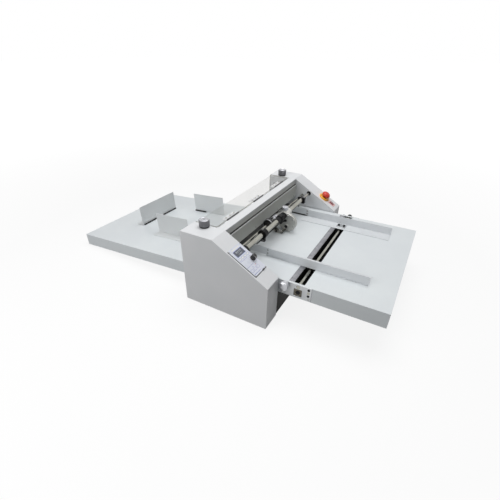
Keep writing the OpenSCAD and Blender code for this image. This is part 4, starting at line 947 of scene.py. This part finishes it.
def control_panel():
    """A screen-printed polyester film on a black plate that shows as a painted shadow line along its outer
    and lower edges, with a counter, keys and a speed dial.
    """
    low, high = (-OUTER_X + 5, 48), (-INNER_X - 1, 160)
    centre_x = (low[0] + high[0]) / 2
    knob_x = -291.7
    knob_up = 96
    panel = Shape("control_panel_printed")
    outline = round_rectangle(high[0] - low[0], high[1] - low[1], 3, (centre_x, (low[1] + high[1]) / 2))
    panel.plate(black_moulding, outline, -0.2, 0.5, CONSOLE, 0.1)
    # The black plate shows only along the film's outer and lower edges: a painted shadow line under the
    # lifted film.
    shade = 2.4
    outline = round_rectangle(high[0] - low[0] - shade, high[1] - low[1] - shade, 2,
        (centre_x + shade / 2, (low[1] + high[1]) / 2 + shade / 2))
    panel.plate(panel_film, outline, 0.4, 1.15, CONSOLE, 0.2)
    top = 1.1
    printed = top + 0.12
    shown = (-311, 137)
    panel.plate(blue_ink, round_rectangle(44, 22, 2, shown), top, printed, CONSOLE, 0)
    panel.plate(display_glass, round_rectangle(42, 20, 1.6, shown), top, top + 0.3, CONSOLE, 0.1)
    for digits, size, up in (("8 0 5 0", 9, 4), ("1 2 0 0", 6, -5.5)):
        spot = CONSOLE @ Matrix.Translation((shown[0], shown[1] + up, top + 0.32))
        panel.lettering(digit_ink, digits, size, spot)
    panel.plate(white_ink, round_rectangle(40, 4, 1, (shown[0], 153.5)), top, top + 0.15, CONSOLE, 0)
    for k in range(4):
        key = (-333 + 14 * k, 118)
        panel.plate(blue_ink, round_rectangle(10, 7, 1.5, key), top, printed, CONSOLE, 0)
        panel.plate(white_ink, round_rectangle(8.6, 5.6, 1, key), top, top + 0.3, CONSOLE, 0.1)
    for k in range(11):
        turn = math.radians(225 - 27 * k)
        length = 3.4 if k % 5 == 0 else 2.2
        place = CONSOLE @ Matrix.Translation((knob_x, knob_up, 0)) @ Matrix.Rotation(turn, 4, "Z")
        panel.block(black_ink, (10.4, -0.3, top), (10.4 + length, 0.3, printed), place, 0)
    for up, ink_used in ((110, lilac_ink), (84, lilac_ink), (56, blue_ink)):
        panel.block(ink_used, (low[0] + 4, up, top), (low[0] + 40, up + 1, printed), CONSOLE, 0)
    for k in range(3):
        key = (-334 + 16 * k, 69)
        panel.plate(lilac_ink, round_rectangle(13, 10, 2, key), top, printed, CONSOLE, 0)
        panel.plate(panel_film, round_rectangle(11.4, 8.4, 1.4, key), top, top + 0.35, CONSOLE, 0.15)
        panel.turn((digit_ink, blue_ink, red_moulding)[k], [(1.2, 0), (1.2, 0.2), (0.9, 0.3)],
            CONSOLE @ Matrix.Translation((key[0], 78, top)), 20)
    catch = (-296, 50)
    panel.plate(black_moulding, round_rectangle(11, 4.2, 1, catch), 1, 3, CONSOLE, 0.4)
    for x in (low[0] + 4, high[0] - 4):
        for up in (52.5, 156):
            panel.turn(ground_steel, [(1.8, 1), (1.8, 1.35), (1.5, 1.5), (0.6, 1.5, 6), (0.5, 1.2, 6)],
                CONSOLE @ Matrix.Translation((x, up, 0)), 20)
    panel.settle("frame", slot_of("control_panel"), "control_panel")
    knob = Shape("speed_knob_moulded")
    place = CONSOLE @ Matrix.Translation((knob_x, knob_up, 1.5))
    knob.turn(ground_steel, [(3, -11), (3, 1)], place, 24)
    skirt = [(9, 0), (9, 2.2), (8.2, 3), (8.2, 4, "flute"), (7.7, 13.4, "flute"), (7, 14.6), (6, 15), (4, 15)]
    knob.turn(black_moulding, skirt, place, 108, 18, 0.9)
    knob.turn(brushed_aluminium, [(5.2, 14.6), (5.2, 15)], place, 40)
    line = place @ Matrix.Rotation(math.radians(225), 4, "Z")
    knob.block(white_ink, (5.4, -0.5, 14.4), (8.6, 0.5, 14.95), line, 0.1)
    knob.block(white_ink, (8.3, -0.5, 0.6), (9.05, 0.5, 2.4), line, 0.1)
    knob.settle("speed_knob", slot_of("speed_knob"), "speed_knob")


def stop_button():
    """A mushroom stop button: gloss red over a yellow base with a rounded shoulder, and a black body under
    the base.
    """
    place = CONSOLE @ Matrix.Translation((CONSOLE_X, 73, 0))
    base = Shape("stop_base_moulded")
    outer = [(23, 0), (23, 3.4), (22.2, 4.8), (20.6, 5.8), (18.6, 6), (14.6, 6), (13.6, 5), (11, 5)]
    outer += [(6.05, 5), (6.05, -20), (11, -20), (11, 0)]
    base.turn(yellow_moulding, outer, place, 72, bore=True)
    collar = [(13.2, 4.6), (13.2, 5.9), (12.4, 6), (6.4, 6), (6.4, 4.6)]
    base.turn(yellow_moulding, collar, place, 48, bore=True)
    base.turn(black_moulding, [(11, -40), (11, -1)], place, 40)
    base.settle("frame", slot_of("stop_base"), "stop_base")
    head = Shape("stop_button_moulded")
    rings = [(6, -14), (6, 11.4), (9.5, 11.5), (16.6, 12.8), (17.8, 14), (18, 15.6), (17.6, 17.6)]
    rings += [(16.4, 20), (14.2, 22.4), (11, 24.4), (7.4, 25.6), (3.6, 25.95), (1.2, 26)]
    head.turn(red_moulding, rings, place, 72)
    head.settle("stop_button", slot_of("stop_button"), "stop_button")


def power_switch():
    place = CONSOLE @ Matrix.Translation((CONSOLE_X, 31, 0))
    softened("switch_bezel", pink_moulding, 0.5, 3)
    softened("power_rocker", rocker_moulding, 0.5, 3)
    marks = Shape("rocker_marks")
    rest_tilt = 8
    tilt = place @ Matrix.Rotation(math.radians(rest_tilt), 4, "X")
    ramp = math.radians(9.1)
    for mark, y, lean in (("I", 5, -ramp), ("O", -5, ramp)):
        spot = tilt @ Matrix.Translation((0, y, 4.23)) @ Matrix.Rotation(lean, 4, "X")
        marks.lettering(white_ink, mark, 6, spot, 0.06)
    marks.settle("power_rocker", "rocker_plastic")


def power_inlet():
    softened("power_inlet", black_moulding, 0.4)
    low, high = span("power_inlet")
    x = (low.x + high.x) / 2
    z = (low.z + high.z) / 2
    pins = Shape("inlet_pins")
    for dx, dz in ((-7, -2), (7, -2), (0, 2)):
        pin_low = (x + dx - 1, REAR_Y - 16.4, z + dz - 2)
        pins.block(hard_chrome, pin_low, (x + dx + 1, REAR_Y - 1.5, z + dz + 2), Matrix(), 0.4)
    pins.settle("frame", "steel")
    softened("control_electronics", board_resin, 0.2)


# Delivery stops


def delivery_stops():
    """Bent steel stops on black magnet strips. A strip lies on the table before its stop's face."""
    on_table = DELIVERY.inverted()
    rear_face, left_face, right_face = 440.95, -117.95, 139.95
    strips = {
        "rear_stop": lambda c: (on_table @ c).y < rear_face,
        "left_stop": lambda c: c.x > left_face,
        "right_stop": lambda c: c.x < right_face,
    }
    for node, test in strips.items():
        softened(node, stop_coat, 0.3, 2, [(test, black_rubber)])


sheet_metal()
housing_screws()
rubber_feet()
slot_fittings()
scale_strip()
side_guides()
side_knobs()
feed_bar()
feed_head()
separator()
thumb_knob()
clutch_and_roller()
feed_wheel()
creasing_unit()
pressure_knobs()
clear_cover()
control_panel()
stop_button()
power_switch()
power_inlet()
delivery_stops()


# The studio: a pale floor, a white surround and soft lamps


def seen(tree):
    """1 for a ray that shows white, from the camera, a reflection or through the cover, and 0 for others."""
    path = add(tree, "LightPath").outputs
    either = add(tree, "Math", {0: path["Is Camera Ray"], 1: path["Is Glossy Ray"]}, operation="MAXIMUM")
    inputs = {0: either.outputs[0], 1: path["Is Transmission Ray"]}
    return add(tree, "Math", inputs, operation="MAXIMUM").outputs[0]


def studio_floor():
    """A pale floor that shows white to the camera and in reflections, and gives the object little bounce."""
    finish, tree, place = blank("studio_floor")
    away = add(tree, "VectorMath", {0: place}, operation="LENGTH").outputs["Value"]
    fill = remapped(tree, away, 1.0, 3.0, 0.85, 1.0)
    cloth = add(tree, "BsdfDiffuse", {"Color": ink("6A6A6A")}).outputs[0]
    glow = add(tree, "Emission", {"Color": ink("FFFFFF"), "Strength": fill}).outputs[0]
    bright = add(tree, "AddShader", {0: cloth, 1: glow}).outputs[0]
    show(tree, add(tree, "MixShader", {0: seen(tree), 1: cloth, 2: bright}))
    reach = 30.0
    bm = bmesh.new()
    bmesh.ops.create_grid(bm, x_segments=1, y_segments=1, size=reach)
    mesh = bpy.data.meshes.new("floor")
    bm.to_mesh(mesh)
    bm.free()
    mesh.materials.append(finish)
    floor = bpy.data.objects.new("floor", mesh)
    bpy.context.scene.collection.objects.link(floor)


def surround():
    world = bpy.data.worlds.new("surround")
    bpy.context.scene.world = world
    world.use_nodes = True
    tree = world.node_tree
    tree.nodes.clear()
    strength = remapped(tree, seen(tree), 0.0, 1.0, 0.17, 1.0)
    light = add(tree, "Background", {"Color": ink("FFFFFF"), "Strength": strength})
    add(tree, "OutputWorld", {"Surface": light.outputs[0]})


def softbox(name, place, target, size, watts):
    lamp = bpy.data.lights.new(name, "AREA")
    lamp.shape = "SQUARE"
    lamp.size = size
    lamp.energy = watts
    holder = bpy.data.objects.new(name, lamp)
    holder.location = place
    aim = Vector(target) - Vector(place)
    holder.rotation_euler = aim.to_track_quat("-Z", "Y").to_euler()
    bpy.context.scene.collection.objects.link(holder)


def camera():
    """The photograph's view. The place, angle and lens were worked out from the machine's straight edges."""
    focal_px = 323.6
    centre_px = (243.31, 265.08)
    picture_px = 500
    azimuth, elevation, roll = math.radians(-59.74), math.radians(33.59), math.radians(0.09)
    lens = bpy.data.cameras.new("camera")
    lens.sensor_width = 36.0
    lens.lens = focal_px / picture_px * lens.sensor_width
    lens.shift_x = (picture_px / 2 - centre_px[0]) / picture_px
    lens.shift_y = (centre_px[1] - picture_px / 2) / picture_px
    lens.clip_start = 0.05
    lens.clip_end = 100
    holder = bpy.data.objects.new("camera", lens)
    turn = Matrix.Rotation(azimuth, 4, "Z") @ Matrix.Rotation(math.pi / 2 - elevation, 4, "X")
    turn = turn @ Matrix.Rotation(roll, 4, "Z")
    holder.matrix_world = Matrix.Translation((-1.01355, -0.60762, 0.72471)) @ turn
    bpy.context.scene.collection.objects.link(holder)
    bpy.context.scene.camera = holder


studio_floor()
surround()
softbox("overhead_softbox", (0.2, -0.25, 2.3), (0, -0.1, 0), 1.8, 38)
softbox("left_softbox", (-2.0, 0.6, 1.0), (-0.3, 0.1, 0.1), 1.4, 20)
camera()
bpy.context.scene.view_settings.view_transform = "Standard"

### [PROMPT]
Only a number is wanted: how many lines of the material include the word "scene".

### [THE SOLUTION]
7